By: Pastor Dave | January 6, 2025 | ,

Happy New Year! Look around…Do you notice pipers pipping? Or ladies dancing? Or lords a-leaping? Or perhaps even drummers drumming? No? You sure? For we are now at the end of the 12 days of Christmas. What your true love gives you on each of the final four days seems to change with each song rendition. What doesn’t change is Epiphany. Today, January 6th–twelve days after Christmas–is Epiphany. Traditionally, it is a time to celebrate and give gifts after reading again the story of the arrival of the gift-giving magi/wise men/kings/star-followers that is only found in the Gospel According to Matthew.

But of course since 2021 here in USAmerica, January 6th has taken on a much bleaker meaning when we all witnessed armed insurrectionists attempt a violent coup to overturn the 2020 presidential election results. I remember that day, and all the lies and misinformation that fueled it, left me exhausted, angry, and even scared. (In contrast, today we witnessed the uneventful manner in which an election is supposed to be certified.) I found myself wondering what I said in my sermon that Sunday after the attempted coup. I know I addressed it, but what specifically did I say? I won’t offer the whole thing, but I think a couple pieces from it are good and necessary reminders for us today.

We speak up because, as the Board of Church & Society (the social justice arm of the United Methodist Church) writes, “Not only is to be silent to be complicit–it is to abandon our baptismal vows.”

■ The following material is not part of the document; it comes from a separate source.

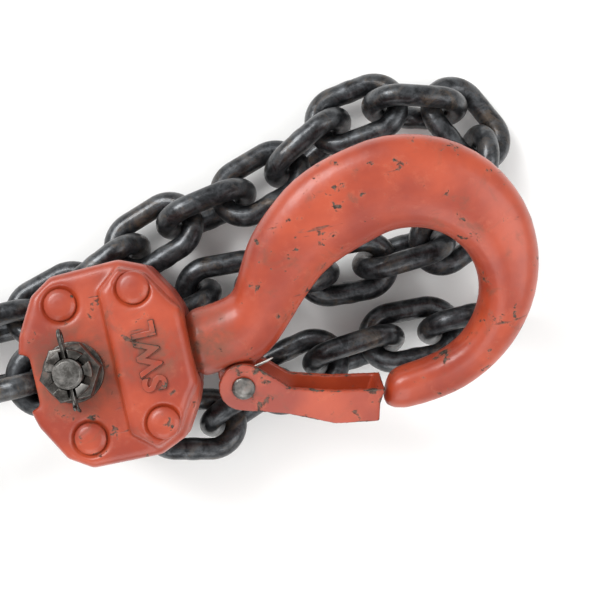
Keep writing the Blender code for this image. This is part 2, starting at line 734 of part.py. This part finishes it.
def latch_pin():
    head = LATCH_PIN_HEAD_D / 2
    seat = LATCH_HALF_GAP + LATCH_PLATE + SEAT_GAP
    up = [(LATCH_PIN_D / 2, seat), (head, seat), (head, seat + LATCH_PIN_HEAD_HEIGHT * 0.5)]
    up += [(head * 0.7, seat + LATCH_PIN_HEAD_HEIGHT), (0, seat + LATCH_PIN_HEAD_HEIGHT)]
    profile = [(r, -z) for r, z in reversed(up)] + up
    place = hook_frame() @ Matrix.Translation((LATCH_X, LATCH_Y, 0))
    return add_object("latch_pin", turned("latch_pin", profile, 20), "oily_steel", place)


def latch_spring():
    """A torsion spring round the latch pin, with one leg along the hook's neck and one along the latch."""
    radius = SPRING_COIL_D / 2
    low = LUG_HALF_THICKNESS + SEAT_GAP + SPRING_WIRE_D / 2
    rise = SPRING_WIRE_D + 0.0002
    start, steps = math.radians(205), 18
    points = [(0.0155, -0.0086, low), (0.0080, -0.0062, low)]
    for k in range(int(steps * SPRING_TURNS) + 1):
        turn = start + 2 * math.pi * k / steps + math.radians(85)
        points.append((radius * math.cos(turn), radius * math.sin(turn), low + rise * k / steps))
    top = low + rise * SPRING_TURNS
    points += [(0.0065, 0.0052, top), (0.0110, 0.0066, top + 0.0003)]
    place = hook_frame() @ Matrix.Translation((LATCH_X, LATCH_Y, 0))
    return add_object("latch_spring", wire("latch_spring", points, SPRING_WIRE_D), "bright_steel", place)


# ---------------------------------------------------------------- chain


def link_mesh():
    """One link about its centre: long axis X, lying in the XY plane."""
    arm = (LINK_INNER_WIDTH + WIRE_D) / 2
    straight = (LINK_INNER_LENGTH + WIRE_D) / 2 - arm
    points = []
    for side in (1, -1):
        for k in range(7):
            turn = math.radians(-90 + 30 * k)
            points.append((side * (straight + arm * math.cos(turn)), side * arm * math.sin(turn), 0))
    return wire("link", points, WIRE_D, cyclic=True)


def smooth_route():
    """The route as a close run of points on a Catmull-Rom curve."""
    knots = [Vector(p) for p in CHAIN_ROUTE]
    knots = [2 * knots[0] - knots[1]] + knots + [2 * knots[-1] - knots[-2]]
    dense = []
    for a, b, c, d in zip(knots, knots[1:], knots[2:], knots[3:]):
        dense += [catmull_rom(a, b, c, d, k / 20) for k in range(20)]
    return dense + [knots[-2]]


def steer(place, heading, normal, route, reached):
    """Turns heading about normal, by at most MAX_BEND, towards the route point that lies ahead."""
    while reached < len(route) - 1 and (route[reached] - place).length < LOOK_AHEAD:
        reached += 1
    aim = route[reached] - place
    aim -= normal * aim.dot(normal)
    turn = math.atan2(heading.cross(aim).dot(normal), heading.dot(aim))
    turn = min(max(turn, -MAX_BEND), MAX_BEND)
    return Matrix.Rotation(turn, 3, normal) @ heading, reached


def next_normal(heading, last_normal, number):
    """The next link's plane: square to the last one's, rolled towards its own lean by at most the slack.

    The links stand upright and level in turn at the block, and all lean by HEAP_LEAN in the heap.
    """
    lean = math.radians(90 * (number % 2) + HEAP_LEAN * min(1, number / LINKS_TO_LEAN_OVER))
    side = heading.cross(Vector((0, 0, 1))).normalized()
    wanted = side.cross(heading) * math.cos(lean) + side * math.sin(lean)
    square = heading.cross(last_normal).normalized()
    if square.dot(wanted) < 0:
        square.negate()
    roll = math.atan2(square.cross(wanted).dot(heading), square.dot(wanted))
    roll = min(max(roll, -SLACK_ROLL), SLACK_ROLL)
    return Matrix.Rotation(roll, 3, heading) @ square


def link_places():
    """Each link's matrix. Two links turn on each other about either one's wire, in that one's plane."""
    arm = (LINK_INNER_WIDTH + WIRE_D) / 2
    straight = (LINK_INNER_LENGTH + WIRE_D) - 2 * arm
    route = smooth_route()
    reached = 0
    end = Vector((pin_link_reach() - WIRE_D / 2 - arm - straight, 0, AXIS_HEIGHT))
    heading = Vector((-1, 0, 0))
    normal = Vector((0, 0, 1))
    places = [link_matrix(end - heading * straight / 2, heading, normal)]
    for number in range(1, LINK_COUNT):
        start = end + heading * arm
        normal = next_normal(heading, normal, number)
        heading, reached = steer(start, heading, normal, route, reached)
        places.append(link_matrix(start + heading * straight / 2, heading, normal))
        end = start + heading * straight
        heading, reached = steer(end, heading, normal, route, reached)
    return places


def link_matrix(centre, heading, normal):
    across = normal.cross(heading)
    turn = Matrix((heading, across, normal)).transposed().to_4x4()
    return Matrix.Translation(centre) @ turn


def chain():
    mesh = link_mesh()
    for number, place in enumerate(link_places(), 1):
        add_object(f"link_{number:02d}", mesh, "chain_steel", place)


def stand_on_ground():
    """Moves everything so that the lowest point is at z = 0 and the footprint is centred on the origin."""
    depsgraph = bpy.context.evaluated_depsgraph_get()
    points = []
    for obj in bpy.data.objects:
        if not obj.hide_render:
            solid = obj.evaluated_get(depsgraph)
            points += [solid.matrix_world @ vertex.co for vertex in solid.data.vertices]
    lows = [min(point[axis] for point in points) for axis in range(3)]
    highs = [max(point[axis] for point in points) for axis in range(3)]
    shift = Vector(((lows[0] + highs[0]) / 2, (lows[1] + highs[1]) / 2, lows[2]))
    for obj in bpy.data.objects:
        obj.location -= shift


def build():
    for obj in list(bpy.data.objects):
        bpy.data.objects.remove(obj)
    half_shell("front_half_shell", 1)
    half_shell("rear_half_shell", -1)
    for number, (x, y) in enumerate(rivet_places(), 1):
        rivet(number, x, y)
    chain_pin()
    pin_washer()
    castle_nut()
    split_pin()
    hook()
    collar_half("collar_half_a", 1)
    collar_half("collar_half_b", -1)
    thrust_washer()
    latch()
    latch_pin()
    latch_spring()
    chain()
    stand_on_ground()


build()
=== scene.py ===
"""Looks for the lower hook block of a chain hoist, lying on its heaped load chain.

Metres, +Z up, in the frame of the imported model. Cast and forged pieces are smoothed copies of
their solids, turned pieces get rounded edges, and the links are modelled once and copied.
"""

import json
import math

import bpy
import numpy as np
from mathutils import Matrix, Vector

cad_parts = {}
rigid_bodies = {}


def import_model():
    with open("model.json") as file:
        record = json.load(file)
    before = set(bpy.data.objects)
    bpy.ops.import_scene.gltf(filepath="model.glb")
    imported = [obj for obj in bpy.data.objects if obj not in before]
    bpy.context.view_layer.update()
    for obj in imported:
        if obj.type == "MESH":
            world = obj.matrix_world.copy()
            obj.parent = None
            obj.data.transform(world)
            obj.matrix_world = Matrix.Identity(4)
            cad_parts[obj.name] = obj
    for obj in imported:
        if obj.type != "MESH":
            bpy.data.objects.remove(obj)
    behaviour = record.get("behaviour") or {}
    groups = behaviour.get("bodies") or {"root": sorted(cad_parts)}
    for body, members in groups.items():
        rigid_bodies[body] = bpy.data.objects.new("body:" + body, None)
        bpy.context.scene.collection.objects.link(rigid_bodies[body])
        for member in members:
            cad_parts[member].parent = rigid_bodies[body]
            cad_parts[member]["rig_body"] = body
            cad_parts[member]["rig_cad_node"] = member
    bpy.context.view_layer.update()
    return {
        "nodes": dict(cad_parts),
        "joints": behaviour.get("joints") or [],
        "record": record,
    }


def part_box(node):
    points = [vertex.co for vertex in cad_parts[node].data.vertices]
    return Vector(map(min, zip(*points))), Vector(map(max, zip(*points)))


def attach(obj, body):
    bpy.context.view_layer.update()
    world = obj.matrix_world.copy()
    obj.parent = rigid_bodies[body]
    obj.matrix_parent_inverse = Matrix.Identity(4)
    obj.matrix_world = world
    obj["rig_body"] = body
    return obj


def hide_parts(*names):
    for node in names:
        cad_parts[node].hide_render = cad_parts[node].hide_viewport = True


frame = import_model()

# Chain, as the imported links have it
WIRE_D = 0.0071
LINK_INNER_LENGTH = 0.0210
LINK_INNER_WIDTH = 0.0098
WELD_HALF_LENGTH = 0.0012
WELD_SWELL = 1.055

# An extra cut through the wire beside the weld, as a share of the link's straight side
CUT_SHARE = 0.6

# Triangle corners that are nearer than this are one corner
JOIN_DISTANCE = 1e-6

# Smoothing of cast and forged pieces: size of the remeshed faces, and passes of smoothing
SHELL_GRAIN, SHELL_PASSES = 0.00055, 16
HOOK_GRAIN, HOOK_PASSES = 0.0007, 10
LATCH_GRAIN, LATCH_PASSES = 0.00034, 3
RIVET_GRAIN, RIVET_PASSES = 0.00034, 5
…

We read what some scholars are convinced is the oldest section of the New Testament: Paul’s letter to the Galatians 3:26-29. That section is likely the very first creed proclaimed by the early church; one used in baptisms. But it wasn’t the familiar creed that most Christians know. The first creed was:
For you are all children of God in the Spirit.
There is no Jew or Greek; 
There is no slave or free; 
There is no male and female.
For you are all one in the Spirit.

This creed is about identity. It says there are no barriers to who can follow Jesus: nationality, class, gender—none of those can keep someone out. 

As Dr. Diana Butler Bass wrote:

“The ancient Roman world was even more divided than ours. It was a society of hierarchies where certain ethnicities were privileged, people who were free were deemed fully human and slaves considered as beasts, and men were always superior to women. Bigotry, slavery, and sexism were the coinage of the Roman Empire. Jesus challenged all this by welcoming sinners and outcasts, by eating with people deemed unclean, and insisting that those who were last would be first.”

We’re angry today because of the way Christian faith has been used to prop up bigotry, hatred, and violence. Our baptismal vows both ancient and modern remind us that is not the way of Jesus. We’re all children of God. This creed helps us to see clearly that:

Xenophobia is incompatible with Christianity.
Sexism and misogyny is incompatible with Christianity.
QAnon is incompatible with Christianity. 
White supremacy is incompatible with Christianity.
Racism is incompatible with Christianity.

Let’s be baptized anew into the Way of Jesus, the way of solidarity with the marginalized and the outcasts. So we can unite in the midst of all our differences to heal the violence of bigotry done in our name. That is what we do with our anger and fear. That, it seems to me, is how we can move forward. Baptized anew in the way of solidarity with one another.